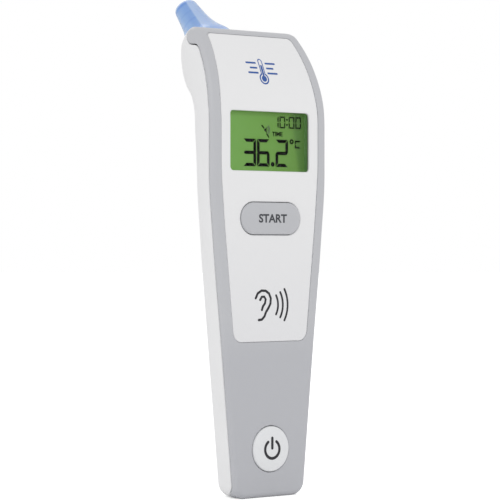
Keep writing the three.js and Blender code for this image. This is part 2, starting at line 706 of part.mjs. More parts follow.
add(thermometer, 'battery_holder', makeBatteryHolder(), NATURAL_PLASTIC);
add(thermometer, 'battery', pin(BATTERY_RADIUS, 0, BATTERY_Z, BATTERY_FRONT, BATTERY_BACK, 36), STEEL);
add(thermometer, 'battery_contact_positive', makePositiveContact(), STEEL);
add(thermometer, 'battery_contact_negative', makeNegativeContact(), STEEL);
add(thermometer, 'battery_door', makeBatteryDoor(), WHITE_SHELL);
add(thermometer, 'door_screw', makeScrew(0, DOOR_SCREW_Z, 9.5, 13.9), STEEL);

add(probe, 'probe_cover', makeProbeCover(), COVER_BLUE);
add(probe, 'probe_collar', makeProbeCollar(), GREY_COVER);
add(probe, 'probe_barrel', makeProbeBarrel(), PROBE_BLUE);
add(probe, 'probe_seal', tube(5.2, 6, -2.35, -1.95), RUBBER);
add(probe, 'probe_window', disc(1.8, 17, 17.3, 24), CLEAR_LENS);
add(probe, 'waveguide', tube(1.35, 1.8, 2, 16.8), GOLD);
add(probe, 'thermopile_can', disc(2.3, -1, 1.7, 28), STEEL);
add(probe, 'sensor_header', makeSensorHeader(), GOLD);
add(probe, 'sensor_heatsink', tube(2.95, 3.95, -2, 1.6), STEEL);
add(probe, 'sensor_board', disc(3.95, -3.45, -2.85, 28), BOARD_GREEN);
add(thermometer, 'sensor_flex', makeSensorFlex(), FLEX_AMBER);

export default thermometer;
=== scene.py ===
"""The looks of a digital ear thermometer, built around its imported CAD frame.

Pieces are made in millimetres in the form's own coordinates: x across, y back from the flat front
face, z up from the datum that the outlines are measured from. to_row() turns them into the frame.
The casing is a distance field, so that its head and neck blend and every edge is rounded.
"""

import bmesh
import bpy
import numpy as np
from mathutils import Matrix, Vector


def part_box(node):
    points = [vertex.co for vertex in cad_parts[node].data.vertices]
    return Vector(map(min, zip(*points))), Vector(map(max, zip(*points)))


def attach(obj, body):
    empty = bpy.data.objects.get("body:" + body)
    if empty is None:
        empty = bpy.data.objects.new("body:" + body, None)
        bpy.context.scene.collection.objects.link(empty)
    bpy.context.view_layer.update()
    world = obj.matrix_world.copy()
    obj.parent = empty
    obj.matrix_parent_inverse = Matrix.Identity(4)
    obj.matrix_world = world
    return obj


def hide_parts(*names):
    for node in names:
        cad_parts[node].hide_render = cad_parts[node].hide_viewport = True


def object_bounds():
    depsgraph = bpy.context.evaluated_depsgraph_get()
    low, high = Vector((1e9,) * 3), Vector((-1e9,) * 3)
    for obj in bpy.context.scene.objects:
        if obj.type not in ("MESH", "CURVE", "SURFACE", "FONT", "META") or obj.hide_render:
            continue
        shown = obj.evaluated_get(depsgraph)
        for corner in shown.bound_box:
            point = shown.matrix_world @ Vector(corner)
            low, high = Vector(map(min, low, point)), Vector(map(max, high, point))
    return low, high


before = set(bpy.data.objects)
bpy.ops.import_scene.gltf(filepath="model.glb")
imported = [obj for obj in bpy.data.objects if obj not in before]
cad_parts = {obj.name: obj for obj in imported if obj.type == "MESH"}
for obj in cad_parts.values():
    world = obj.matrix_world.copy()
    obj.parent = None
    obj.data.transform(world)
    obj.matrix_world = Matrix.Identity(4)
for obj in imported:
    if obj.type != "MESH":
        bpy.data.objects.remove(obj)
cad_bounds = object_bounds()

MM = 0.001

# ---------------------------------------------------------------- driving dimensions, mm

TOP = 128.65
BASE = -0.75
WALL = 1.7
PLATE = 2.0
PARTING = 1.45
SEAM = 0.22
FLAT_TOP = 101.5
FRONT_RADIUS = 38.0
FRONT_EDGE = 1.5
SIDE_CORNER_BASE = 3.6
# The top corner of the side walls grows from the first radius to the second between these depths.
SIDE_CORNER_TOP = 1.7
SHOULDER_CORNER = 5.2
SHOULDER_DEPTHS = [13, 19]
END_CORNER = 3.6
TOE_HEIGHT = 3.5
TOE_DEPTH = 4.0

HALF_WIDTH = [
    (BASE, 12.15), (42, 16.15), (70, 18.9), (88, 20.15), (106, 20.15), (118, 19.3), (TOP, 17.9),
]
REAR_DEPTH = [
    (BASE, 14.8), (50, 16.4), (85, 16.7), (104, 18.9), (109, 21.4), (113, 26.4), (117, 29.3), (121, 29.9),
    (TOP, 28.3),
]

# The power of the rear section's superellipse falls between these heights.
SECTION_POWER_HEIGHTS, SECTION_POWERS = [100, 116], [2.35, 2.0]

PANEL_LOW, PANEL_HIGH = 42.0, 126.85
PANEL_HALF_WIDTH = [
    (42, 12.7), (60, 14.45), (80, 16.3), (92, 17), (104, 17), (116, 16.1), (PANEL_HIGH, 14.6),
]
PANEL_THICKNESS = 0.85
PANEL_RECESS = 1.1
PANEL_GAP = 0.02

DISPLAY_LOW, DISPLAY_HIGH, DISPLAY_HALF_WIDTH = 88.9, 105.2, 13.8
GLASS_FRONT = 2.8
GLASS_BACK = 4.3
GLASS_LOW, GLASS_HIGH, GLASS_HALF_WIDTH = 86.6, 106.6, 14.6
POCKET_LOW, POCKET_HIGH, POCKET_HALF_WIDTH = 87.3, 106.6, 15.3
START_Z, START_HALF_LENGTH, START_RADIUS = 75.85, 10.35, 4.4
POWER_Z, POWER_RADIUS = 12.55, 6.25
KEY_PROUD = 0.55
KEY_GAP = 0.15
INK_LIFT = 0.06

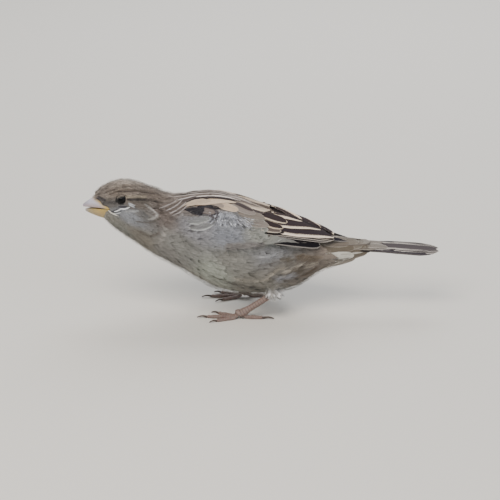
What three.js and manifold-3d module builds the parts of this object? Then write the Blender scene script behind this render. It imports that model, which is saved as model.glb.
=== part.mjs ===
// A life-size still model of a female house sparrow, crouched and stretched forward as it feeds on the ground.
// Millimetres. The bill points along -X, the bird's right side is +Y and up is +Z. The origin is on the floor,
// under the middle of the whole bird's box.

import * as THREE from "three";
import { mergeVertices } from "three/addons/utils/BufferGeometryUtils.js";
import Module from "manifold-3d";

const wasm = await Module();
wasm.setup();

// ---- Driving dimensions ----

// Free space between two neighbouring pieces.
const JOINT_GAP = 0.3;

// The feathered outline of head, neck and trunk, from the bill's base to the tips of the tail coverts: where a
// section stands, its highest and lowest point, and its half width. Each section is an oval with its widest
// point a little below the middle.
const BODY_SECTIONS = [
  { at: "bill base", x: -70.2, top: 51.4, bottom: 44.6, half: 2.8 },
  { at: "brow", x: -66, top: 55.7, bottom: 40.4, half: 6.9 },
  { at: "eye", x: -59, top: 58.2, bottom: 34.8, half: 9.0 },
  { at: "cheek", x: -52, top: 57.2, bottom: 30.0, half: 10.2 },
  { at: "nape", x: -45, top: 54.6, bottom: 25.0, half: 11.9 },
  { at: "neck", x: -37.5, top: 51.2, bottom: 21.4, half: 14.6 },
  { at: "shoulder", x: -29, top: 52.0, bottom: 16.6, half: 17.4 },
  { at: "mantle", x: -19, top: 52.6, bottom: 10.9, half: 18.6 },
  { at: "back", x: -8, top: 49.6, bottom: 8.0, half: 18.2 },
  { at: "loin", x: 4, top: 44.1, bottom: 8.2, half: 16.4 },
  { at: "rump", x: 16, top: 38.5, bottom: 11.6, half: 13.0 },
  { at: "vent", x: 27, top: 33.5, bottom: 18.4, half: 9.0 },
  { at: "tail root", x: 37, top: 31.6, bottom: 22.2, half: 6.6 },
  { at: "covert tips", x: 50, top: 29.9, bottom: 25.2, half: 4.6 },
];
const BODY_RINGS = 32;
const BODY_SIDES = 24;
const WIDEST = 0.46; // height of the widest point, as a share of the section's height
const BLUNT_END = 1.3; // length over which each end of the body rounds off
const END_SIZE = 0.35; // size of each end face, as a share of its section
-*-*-
__What is required__. The lines from the one containing "BATTERY_BACK, 36), STEEL);" to the one containing "obj.matrix_parent_inverse = Matrix.Identity(4)", both included, are to be extracted exactly; give no other line.

__Response below__.
add(thermometer, 'battery', pin(BATTERY_RADIUS, 0, BATTERY_Z, BATTERY_FRONT, BATTERY_BACK, 36), STEEL);
add(thermometer, 'battery_contact_positive', makePositiveContact(), STEEL);
add(thermometer, 'battery_contact_negative', makeNegativeContact(), STEEL);
add(thermometer, 'battery_door', makeBatteryDoor(), WHITE_SHELL);
add(thermometer, 'door_screw', makeScrew(0, DOOR_SCREW_Z, 9.5, 13.9), STEEL);

add(probe, 'probe_cover', makeProbeCover(), COVER_BLUE);
add(probe, 'probe_collar', makeProbeCollar(), GREY_COVER);
add(probe, 'probe_barrel', makeProbeBarrel(), PROBE_BLUE);
add(probe, 'probe_seal', tube(5.2, 6, -2.35, -1.95), RUBBER);
add(probe, 'probe_window', disc(1.8, 17, 17.3, 24), CLEAR_LENS);
add(probe, 'waveguide', tube(1.35, 1.8, 2, 16.8), GOLD);
add(probe, 'thermopile_can', disc(2.3, -1, 1.7, 28), STEEL);
add(probe, 'sensor_header', makeSensorHeader(), GOLD);
add(probe, 'sensor_heatsink', tube(2.95, 3.95, -2, 1.6), STEEL);
add(probe, 'sensor_board', disc(3.95, -3.45, -2.85, 28), BOARD_GREEN);
add(thermometer, 'sensor_flex', makeSensorFlex(), FLEX_AMBER);

export default thermometer;
=== scene.py ===
"""The looks of a digital ear thermometer, built around its imported CAD frame.

Pieces are made in millimetres in the form's own coordinates: x across, y back from the flat front
face, z up from the datum that the outlines are measured from. to_row() turns them into the frame.
The casing is a distance field, so that its head and neck blend and every edge is rounded.
"""

import bmesh
import bpy
import numpy as np
from mathutils import Matrix, Vector


def part_box(node):
    points = [vertex.co for vertex in cad_parts[node].data.vertices]
    return Vector(map(min, zip(*points))), Vector(map(max, zip(*points)))


def attach(obj, body):
    empty = bpy.data.objects.get("body:" + body)
    if empty is None:
        empty = bpy.data.objects.new("body:" + body, None)
        bpy.context.scene.collection.objects.link(empty)
    bpy.context.view_layer.update()
    world = obj.matrix_world.copy()
    obj.parent = empty
    obj.matrix_parent_inverse = Matrix.Identity(4)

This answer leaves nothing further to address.